Look through the entries below and extract exactly the lines from the one containing "for (place = hole_places)" through the one containing "obj.parent = empty", ends included.
--- start RECORDED DATA ---
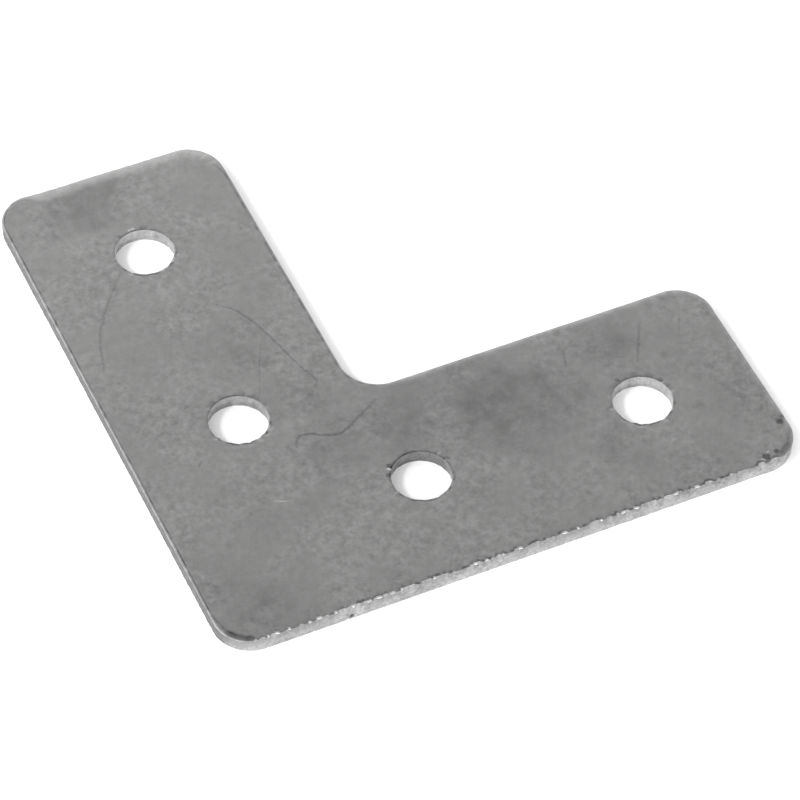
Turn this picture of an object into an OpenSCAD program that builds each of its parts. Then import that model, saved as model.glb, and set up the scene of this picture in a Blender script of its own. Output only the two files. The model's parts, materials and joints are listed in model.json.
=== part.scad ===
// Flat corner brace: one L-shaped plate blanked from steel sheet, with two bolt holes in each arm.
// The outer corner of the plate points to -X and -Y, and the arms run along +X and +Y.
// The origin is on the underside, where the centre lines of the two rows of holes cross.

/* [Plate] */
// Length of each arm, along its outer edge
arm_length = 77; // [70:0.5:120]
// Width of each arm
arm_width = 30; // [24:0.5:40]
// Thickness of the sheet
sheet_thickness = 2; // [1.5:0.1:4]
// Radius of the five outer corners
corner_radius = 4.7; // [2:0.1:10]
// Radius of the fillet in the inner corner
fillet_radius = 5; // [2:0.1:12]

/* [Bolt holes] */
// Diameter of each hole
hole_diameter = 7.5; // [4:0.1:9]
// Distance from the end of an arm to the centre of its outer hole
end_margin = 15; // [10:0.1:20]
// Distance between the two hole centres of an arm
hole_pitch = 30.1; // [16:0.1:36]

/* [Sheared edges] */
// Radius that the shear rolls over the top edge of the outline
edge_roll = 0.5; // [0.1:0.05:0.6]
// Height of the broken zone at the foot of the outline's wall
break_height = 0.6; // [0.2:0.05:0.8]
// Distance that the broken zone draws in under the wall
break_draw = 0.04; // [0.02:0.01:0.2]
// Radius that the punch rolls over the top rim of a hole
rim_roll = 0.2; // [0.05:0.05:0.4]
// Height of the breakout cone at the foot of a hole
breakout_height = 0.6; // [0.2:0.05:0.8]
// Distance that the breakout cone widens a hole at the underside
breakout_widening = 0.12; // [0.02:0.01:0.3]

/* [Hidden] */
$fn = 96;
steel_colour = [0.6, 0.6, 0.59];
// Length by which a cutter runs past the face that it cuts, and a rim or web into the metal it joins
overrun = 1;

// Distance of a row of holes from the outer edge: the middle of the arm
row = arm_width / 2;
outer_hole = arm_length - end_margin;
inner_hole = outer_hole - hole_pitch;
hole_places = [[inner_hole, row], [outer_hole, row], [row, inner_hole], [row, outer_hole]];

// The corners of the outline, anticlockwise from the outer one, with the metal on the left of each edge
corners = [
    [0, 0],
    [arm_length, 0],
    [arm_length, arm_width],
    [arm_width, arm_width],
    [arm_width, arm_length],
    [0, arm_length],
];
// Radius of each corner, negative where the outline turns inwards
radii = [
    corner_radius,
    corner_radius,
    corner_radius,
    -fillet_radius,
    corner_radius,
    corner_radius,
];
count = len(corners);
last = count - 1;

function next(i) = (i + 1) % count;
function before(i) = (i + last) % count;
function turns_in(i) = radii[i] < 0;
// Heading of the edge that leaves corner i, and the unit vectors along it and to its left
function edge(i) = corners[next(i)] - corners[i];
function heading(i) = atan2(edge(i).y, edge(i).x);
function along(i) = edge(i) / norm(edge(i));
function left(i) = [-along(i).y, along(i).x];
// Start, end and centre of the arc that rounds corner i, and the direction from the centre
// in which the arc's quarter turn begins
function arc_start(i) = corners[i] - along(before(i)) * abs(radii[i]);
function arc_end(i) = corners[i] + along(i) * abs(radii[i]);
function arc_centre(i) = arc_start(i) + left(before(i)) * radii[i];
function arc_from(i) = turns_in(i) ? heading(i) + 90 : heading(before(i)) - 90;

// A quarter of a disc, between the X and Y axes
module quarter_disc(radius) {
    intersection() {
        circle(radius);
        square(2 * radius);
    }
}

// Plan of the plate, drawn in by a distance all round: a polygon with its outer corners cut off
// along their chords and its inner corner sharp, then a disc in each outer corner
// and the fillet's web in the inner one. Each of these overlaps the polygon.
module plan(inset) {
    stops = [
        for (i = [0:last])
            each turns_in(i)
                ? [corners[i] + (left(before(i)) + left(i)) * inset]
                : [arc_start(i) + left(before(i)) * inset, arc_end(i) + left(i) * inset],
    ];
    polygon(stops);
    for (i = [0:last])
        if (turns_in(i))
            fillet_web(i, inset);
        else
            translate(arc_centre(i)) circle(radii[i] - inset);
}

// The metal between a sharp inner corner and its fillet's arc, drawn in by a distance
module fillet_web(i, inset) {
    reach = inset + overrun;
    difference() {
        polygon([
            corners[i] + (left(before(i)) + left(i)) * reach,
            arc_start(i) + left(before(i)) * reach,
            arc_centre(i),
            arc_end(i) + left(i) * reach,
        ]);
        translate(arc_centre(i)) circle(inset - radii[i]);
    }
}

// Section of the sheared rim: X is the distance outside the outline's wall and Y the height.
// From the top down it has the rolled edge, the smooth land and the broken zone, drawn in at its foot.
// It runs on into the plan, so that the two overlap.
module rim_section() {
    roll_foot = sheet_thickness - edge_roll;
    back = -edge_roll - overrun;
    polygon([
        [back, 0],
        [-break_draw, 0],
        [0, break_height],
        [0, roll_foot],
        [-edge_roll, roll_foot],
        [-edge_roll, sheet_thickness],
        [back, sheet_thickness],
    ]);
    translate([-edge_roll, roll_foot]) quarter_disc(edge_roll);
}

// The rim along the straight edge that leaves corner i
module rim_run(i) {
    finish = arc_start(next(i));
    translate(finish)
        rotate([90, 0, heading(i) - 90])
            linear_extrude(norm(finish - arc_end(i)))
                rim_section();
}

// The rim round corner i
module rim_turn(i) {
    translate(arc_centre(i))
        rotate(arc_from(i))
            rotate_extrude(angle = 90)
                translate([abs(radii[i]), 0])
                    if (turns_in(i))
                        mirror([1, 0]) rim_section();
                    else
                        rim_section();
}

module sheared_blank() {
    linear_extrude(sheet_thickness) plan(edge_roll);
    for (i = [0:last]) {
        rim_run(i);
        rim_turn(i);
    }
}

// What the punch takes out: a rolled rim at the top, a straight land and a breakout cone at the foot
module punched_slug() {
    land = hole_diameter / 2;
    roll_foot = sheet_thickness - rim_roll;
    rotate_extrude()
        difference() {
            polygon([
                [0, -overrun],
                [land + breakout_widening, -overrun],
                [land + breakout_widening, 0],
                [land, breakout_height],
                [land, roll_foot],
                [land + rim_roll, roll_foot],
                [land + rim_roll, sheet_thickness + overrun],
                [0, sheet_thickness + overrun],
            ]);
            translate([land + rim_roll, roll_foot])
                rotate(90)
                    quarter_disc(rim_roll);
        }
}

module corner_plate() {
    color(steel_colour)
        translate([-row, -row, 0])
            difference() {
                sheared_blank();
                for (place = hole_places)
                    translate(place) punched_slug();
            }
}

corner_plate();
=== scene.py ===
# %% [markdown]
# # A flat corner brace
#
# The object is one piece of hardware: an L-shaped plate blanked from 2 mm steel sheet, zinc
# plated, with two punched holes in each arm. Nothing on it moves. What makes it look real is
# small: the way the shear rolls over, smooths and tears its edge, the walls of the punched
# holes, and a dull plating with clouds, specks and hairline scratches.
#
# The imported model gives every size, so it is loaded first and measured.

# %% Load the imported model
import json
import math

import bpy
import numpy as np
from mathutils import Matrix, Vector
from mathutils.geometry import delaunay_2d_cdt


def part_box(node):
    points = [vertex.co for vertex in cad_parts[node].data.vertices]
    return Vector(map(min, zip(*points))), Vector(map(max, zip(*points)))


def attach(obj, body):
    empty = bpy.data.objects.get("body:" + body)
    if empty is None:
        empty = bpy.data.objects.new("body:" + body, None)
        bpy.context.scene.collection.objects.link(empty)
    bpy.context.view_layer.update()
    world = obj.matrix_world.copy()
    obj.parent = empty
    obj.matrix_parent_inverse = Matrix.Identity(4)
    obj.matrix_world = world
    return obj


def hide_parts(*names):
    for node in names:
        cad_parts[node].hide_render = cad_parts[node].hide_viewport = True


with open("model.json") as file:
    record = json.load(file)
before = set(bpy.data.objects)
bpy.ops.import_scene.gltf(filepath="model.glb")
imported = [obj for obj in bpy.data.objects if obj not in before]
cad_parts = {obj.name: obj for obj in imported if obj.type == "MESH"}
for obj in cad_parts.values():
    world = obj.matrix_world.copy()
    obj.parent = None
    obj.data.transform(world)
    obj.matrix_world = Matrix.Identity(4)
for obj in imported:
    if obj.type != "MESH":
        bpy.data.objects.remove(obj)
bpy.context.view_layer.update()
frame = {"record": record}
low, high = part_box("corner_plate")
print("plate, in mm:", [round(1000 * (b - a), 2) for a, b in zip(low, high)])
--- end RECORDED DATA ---
--- start RECORDED DATA ---
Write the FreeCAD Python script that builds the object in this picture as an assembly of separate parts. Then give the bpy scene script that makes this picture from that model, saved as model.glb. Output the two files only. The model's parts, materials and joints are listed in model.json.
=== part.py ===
--- end RECORDED DATA ---
--- start RECORDED DATA ---
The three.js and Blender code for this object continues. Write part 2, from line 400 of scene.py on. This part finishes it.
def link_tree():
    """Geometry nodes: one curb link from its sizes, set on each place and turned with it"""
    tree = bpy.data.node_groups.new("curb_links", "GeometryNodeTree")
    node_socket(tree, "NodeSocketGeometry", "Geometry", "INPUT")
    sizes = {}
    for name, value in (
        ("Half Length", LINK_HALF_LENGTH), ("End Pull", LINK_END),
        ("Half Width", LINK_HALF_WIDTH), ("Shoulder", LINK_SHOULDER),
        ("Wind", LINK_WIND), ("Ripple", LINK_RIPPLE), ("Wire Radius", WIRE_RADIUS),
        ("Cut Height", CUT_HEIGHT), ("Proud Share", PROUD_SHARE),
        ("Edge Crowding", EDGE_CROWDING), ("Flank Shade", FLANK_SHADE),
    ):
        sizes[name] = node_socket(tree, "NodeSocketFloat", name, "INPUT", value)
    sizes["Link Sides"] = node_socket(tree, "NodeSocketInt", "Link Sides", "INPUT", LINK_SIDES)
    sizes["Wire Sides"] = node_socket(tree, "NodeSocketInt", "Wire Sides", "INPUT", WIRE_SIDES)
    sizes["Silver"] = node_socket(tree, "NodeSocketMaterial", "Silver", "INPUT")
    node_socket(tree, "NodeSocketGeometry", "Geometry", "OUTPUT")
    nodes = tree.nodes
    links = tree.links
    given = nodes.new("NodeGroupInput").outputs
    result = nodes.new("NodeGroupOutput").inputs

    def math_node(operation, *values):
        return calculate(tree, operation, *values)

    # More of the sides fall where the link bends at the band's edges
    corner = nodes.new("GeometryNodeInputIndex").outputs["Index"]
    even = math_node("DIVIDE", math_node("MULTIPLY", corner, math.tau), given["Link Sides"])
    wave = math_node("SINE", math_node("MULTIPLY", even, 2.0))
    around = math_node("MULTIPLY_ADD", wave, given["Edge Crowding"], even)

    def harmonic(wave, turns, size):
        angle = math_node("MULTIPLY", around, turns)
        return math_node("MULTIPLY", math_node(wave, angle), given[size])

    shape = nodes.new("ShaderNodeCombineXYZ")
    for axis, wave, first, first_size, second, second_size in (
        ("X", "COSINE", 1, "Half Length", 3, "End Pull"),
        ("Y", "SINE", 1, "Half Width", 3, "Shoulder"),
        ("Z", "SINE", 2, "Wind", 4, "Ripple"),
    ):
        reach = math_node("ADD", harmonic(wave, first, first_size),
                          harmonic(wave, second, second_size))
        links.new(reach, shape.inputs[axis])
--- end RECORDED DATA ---
> [SOLUTION BELOW]:
                for (place = hole_places)
                    translate(place) punched_slug();
            }
}

corner_plate();
=== scene.py ===
# %% [markdown]
# # A flat corner brace
#
# The object is one piece of hardware: an L-shaped plate blanked from 2 mm steel sheet, zinc
# plated, with two punched holes in each arm. Nothing on it moves. What makes it look real is
# small: the way the shear rolls over, smooths and tears its edge, the walls of the punched
# holes, and a dull plating with clouds, specks and hairline scratches.
#
# The imported model gives every size, so it is loaded first and measured.

# %% Load the imported model
import json
import math

import bpy
import numpy as np
from mathutils import Matrix, Vector
from mathutils.geometry import delaunay_2d_cdt


def part_box(node):
    points = [vertex.co for vertex in cad_parts[node].data.vertices]
    return Vector(map(min, zip(*points))), Vector(map(max, zip(*points)))


def attach(obj, body):
    empty = bpy.data.objects.get("body:" + body)
    if empty is None:
        empty = bpy.data.objects.new("body:" + body, None)
        bpy.context.scene.collection.objects.link(empty)
    bpy.context.view_layer.update()
    world = obj.matrix_world.copy()
    obj.parent = empty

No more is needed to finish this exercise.